* **Written instruction**
Below this line is a set of entries; quote exactly the lines from the line that contains "Reconstruct the object" to the line that contains "GLUE_LINE = 0.05", both lines included.

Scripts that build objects
— START —
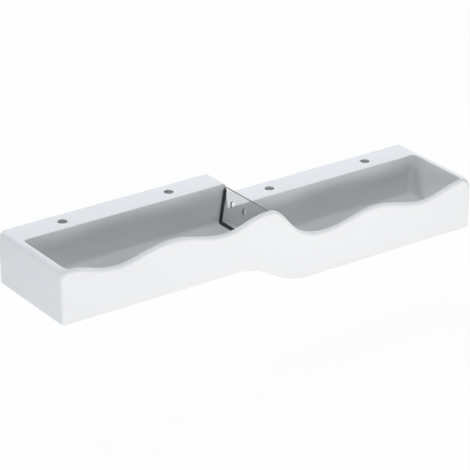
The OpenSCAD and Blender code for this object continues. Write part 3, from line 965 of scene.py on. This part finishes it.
class TROUGH_SINK_OT_ends(bpy.types.Operator):
    """Build the two rounded end walls"""

    bl_idname = "trough_sink.ends"
    bl_label = "End Walls"

    def execute(self, context):
        planes = Planes()
        mineral_piece("left_end", end_wall(planes, "upper"))
        mineral_piece("right_end", end_wall(planes, "lower"))
        return {"FINISHED"}


class TROUGH_SINK_OT_decks(bpy.types.Operator):
    """Build the two tap decks"""

    bl_idname = "trough_sink.decks"
    bl_label = "Tap Decks"

    def execute(self, context):
        planes = Planes()
        rim = planes.shape.end_rim
        mineral_piece("upper_deck", deck(
            planes, "upper", planes.left + rim, planes.step, planes.tap_xs[:2],
            [planes.step_round(planes.rims["upper"])]))
        mineral_piece("lower_deck", deck(
            planes, "lower", planes.step, planes.right - rim, planes.tap_xs[2:], []))
        return {"FINISHED"}


class TROUGH_SINK_OT_trays(bpy.types.Operator):
    """Build the two coved trays, the lower one with its recess for the waste"""

    bl_idname = "trough_sink.trays"
    bl_label = "Trays"

    def execute(self, context):
        planes = Planes()
        shape, floor = planes.shape, planes.floors["lower"]
        mineral_piece("upper_tray", tray(
            planes, "upper", [planes.step_round(planes.floors["upper"])]))
        waste_low, waste_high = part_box("waste_rosette")
        x, y = (waste_low.x + waste_high.x) / 2, (waste_low.y + waste_high.y) / 2
        cuts = []
        for width, depth in ((shape.recess_width, shape.recess),
                             (shape.waste_hole, shape.tray + OVERRUN)):
            cuts.append(("DIFFERENCE", lathe_mesh(
                x, y, [(width / 2, floor - depth), (width / 2, floor + OVERRUN)], HOLE_STEPS)))
        mineral_piece("lower_tray", tray(planes, "lower", cuts))
        return {"FINISHED"}


class TROUGH_SINK_OT_panels(bpy.types.Operator):
    """Build the step panel and the panels against the wall"""

    bl_idname = "trough_sink.panels"
    bl_label = "Panels"

    def execute(self, context):
        copied_pieces(["step_panel", "upper_back_panel", "lower_back_panel"], "mineral")
        return {"FINISHED"}


def dam_turn(planes):
    """Turns and moves a shape from the dam's own axes into its place."""
    foot = Vector((planes.step - planes.shape.pane_back, 0.0, planes.floors["upper"]))
    return Matrix.Translation(foot) @ Matrix.Rotation(planes.shape.pane_lean, 4, "Y")


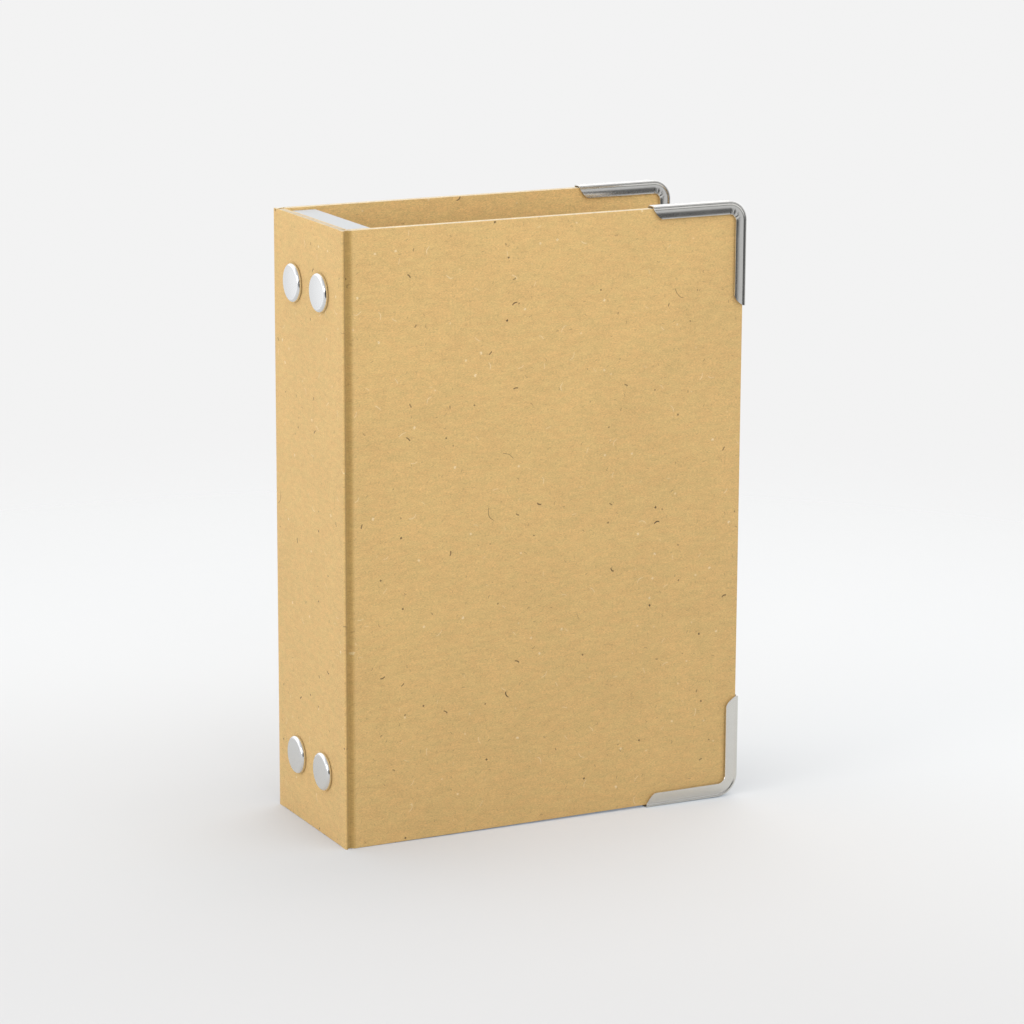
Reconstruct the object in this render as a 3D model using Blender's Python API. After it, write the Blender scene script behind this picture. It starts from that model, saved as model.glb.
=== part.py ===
"""Kraft board scrapbook album with metal cover corners, a riveted spine and booklets on steel rods.

Units are metres, +Z is up. The album stands on its lower edges: the origin is under the middle of
its outer box, +X runs from the spine to the fore-edge, and the front cover faces -Y.

All meshes are drawn in "case" coordinates: x = 0 is the spine's outer face, y = 0 the front cover's
outer face and z = 0 the lower edge of the boards. Each body has an empty on its joint's axis, and
its pieces hang under that empty.
"""

from math import cos, pi, radians, sin, sqrt

import bmesh
import bpy
from mathutils import Matrix, Vector

MM = 0.001

# Driving dimensions of the case
COVER_WIDTH = 100 * MM      # spine's outer face to the fore-edge of the boards
COVER_HEIGHT = 140 * MM
THICKNESS = 38 * MM         # outer face to outer face of the two covers
SHEET = 2 * MM              # whole thickness of the kraft-faced board
FACING = 0.25 * MM          # kraft paper on each side of the board
GLUE_LINE = 0.05 * MM       # gap between a facing and the core

# Hinge creases beside the spine
HINGE_X = 1.1 * MM
HINGE_Y = 0.9 * MM
PANEL_START = 2.3 * MM      # where the flat of a cover starts
CREASE_LINE = 0.5 * MM      # depth of the crease under the outer face
CREASE_WALL = 0.8 * MM      # board left in the crease
CREASE_LEFT = 0.35 * MM     # crease line's own inset from the spine's face
CREASE_BEND_R = 0.8 * MM
CREASE_INNER_R = 0.2 * MM

# Metal corners
BOARD_CORNER_R = 4.0 * MM
LEG = 23.6 * MM
CAP_METAL = 0.4 * MM
CAP_OUT = 0.6 * MM          # metal beyond the edge of the board
CAP_PROUD = 0.5 * MM        # metal in front of the face of the board
CAP_OVERLAP = 2.4 * MM      # flange on the face of the board
CAP_END_R = 2.3 * MM        # rounding of the flange at the end of a leg
CAP_END_FLANGE = 0.15 * MM  # flange left at the very end
CAP_BEAD_R = 0.35 * MM      # rounding of the metal's outer edges

# Rod holders and their rivets
HOLDER_RECESS = 0.6 * MM
HOLDER_BLOCK = 6.4 * MM     # height of the block with the rod holes
HOLDER_DEPTH = 7.2 * MM
HOLDER_PLATE = 1.0 * MM     # thickness of the back plate that the rivets clamp
HOLDER_HEIGHT = 24 * MM
HOLDER_FILLET = 1.0 * MM
HOLDER_CHAMFER = 0.3 * MM
RIVET_INSET = 15.2 * MM     # from the board's end to the rivets
RIVET_HALF_SPACING = 7.3 * MM
RIVET_CAP_R = 4.4 * MM
RIVET_CAP_H = 1.6 * MM
RIVET_RIM = 0.35 * MM
RIVET_POST_R = 1.15 * MM
RIVET_BACK_R = 3.9 * MM
RIVET_BACK_H = 1.1 * MM
RIVET_POST_TIP = 0.2 * MM   # chamfer at the post's end
RIVET_POST_REACH = 0.75 * MM
RIVET_SOCKET_REACH = 0.8 * MM
FIT_GAP = 0.1 * MM
SPARE = 1 * MM              # length of a cutter past the face it opens

# Rods and booklets
ROD_COUNT = 5
ROD_PITCH = 6 * MM
ROD_R = 0.75 * MM
ROD_TIP = 0.2 * MM          # chamfer at the rod's ends
ROD_X = 6.8 * MM
ROD_HOLE_R = 0.85 * MM
LOWER_HOLE = 2.0 * MM       # depth of the blind holes in the lower holder
UPPER_HOLE = 5.4 * MM       # deep enough for a rod to be pushed up and freed
ROD_IN_UPPER = 2.9 * MM
BOOKLET_HEIGHT = 124 * MM
BOOKLET_REACH = 87 * MM     # rod axis to the booklet's fore-edge
BOOKLET_HALF = 1.8 * MM     # half the booklet's thickness over its flat
FOLD_R = 2.3 * MM           # outer radius of the fold round the rod
FOLD_TAPER = 7.2 * MM       # length over which the fold runs into the flat
CARD = 0.25 * MM
PAGE_INSET = 0.5 * MM
SPREAD_GAP = 0.15 * MM      # half the gap in the booklet's middle opening

X_LOW = -RIVET_CAP_H - GLUE_LINE
X_HIGH = COVER_WIDTH + CAP_OUT
ORIGIN = Vector(((X_LOW + X_HIGH) / 2, THICKNESS / 2, -CAP_OUT))

COLOURS = {
    "kraft_face": ((0.62, 0.42, 0.19), 0.85, 0.0),
    "board_core": ((0.66, 0.50, 0.29), 0.9, 0.0),
    "crease": ((0.42, 0.27, 0.11), 0.85, 0.0),
    "nickel": ((0.72, 0.72, 0.70), 0.25, 1.0),
    "holder_plastic": ((0.82, 0.83, 0.84), 0.45, 0.0),
    "rod_steel": ((0.60, 0.60, 0.61), 0.3, 1.0),
    "booklet_card": ((0.30, 0.21, 0.12), 0.8, 0.0),
    "booklet_pages": ((0.85, 0.82, 0.74), 0.8, 0.0),
}


def clear_scene():
    for obj in list(bpy.data.objects):
        bpy.data.objects.remove(obj, do_unlink=True)


def make_material(name):
    colour, roughness, metallic = COLOURS[name]
    material = bpy.data.materials.new(name)
    material.use_nodes = True
    shader = material.node_tree.nodes["Principled BSDF"]
    shader.inputs["Base Color"].default_value = (*colour, 1.0)
    shader.inputs["Roughness"].default_value = roughness
    shader.inputs["Metallic"].default_value = metallic
    return material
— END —
* **In response**
Reconstruct the object in this render as a 3D model using Blender's Python API. After it, write the Blender scene script behind this picture. It starts from that model, saved as model.glb.
=== part.py ===
"""Kraft board scrapbook album with metal cover corners, a riveted spine and booklets on steel rods.

Units are metres, +Z is up. The album stands on its lower edges: the origin is under the middle of
its outer box, +X runs from the spine to the fore-edge, and the front cover faces -Y.

All meshes are drawn in "case" coordinates: x = 0 is the spine's outer face, y = 0 the front cover's
outer face and z = 0 the lower edge of the boards. Each body has an empty on its joint's axis, and
its pieces hang under that empty.
"""

from math import cos, pi, radians, sin, sqrt

import bmesh
import bpy
from mathutils import Matrix, Vector

MM = 0.001

# Driving dimensions of the case
COVER_WIDTH = 100 * MM      # spine's outer face to the fore-edge of the boards
COVER_HEIGHT = 140 * MM
THICKNESS = 38 * MM         # outer face to outer face of the two covers
SHEET = 2 * MM              # whole thickness of the kraft-faced board
FACING = 0.25 * MM          # kraft paper on each side of the board
GLUE_LINE = 0.05 * MM       # gap between a facing and the core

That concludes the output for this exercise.